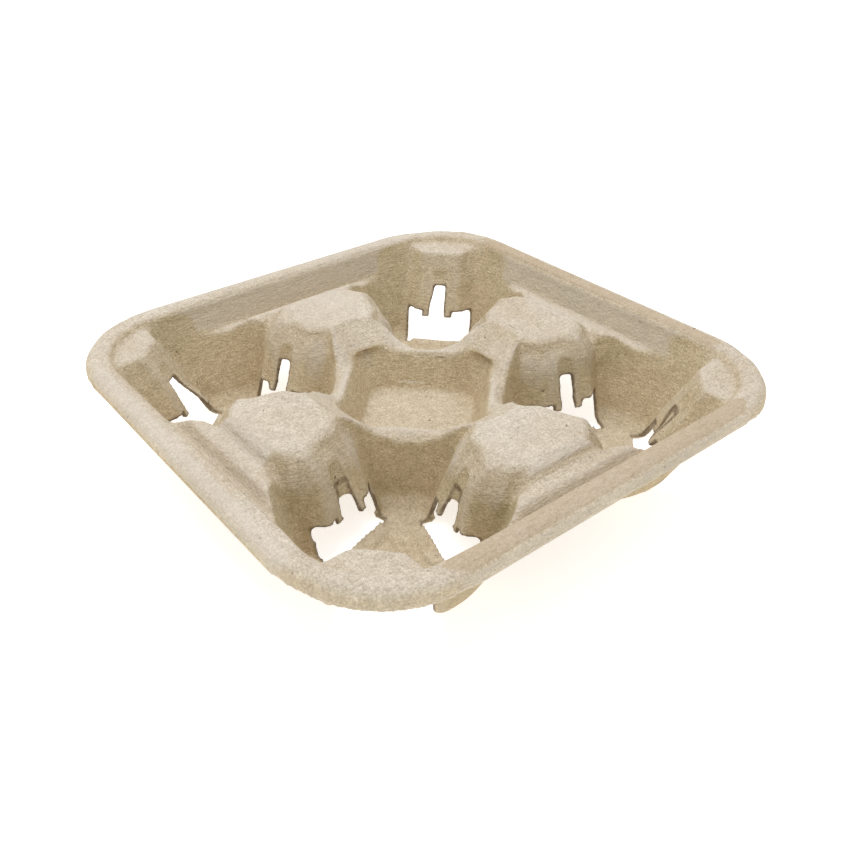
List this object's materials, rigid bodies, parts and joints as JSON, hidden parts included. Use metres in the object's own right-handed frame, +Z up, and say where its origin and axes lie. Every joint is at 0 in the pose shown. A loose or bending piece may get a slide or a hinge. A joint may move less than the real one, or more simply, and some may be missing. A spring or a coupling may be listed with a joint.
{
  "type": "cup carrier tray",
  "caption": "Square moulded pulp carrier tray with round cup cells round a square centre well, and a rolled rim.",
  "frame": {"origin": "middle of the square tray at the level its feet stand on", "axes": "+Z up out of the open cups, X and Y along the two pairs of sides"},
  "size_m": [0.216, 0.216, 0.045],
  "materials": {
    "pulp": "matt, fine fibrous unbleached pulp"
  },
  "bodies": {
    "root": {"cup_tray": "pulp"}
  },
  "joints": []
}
= = = = =
Copy the material above back out, exactly as written.

**FINAL RESULT:**
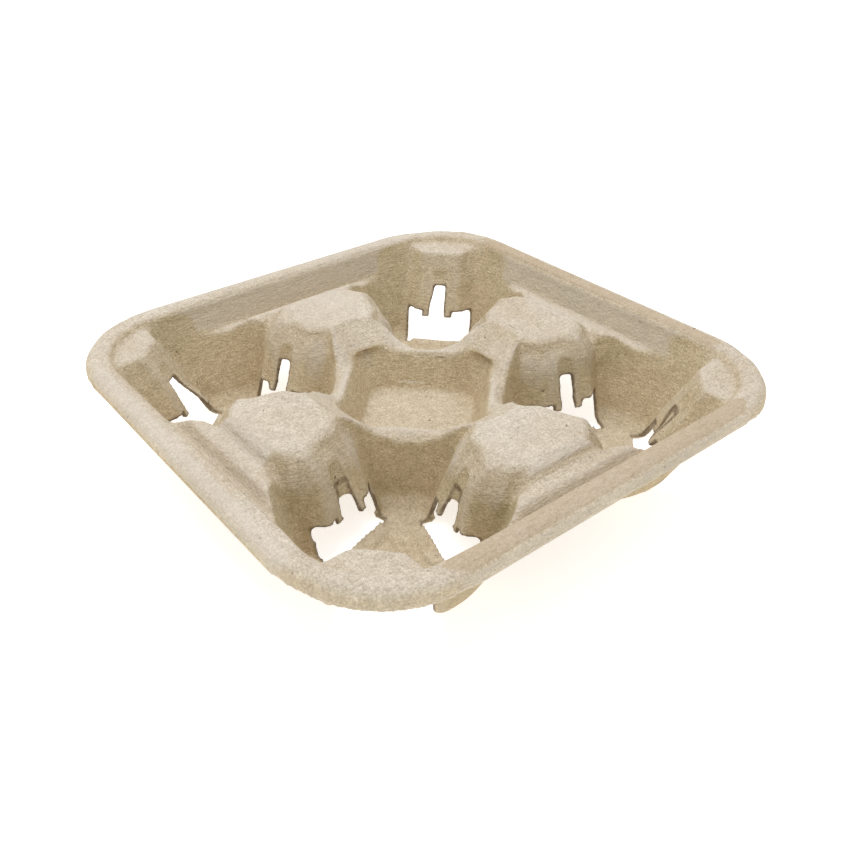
List this object's materials, rigid bodies, parts and joints as JSON, hidden parts included. Use metres in the object's own right-handed frame, +Z up, and say where its origin and axes lie. Every joint is at 0 in the pose shown. A loose or bending piece may get a slide or a hinge. A joint may move less than the real one, or more simply, and some may be missing. A spring or a coupling may be listed with a joint.
{
  "type": "cup carrier tray",
  "caption": "Square moulded pulp carrier tray with round cup cells round a square centre well, and a rolled rim.",
  "frame": {"origin": "middle of the square tray at the level its feet stand on", "axes": "+Z up out of the open cups, X and Y along the two pairs of sides"},
  "size_m": [0.216, 0.216, 0.045],
  "materials": {
    "pulp": "matt, fine fibrous unbleached pulp"
  },
  "bodies": {
    "root": {"cup_tray": "pulp"}
  },
  "joints": []
}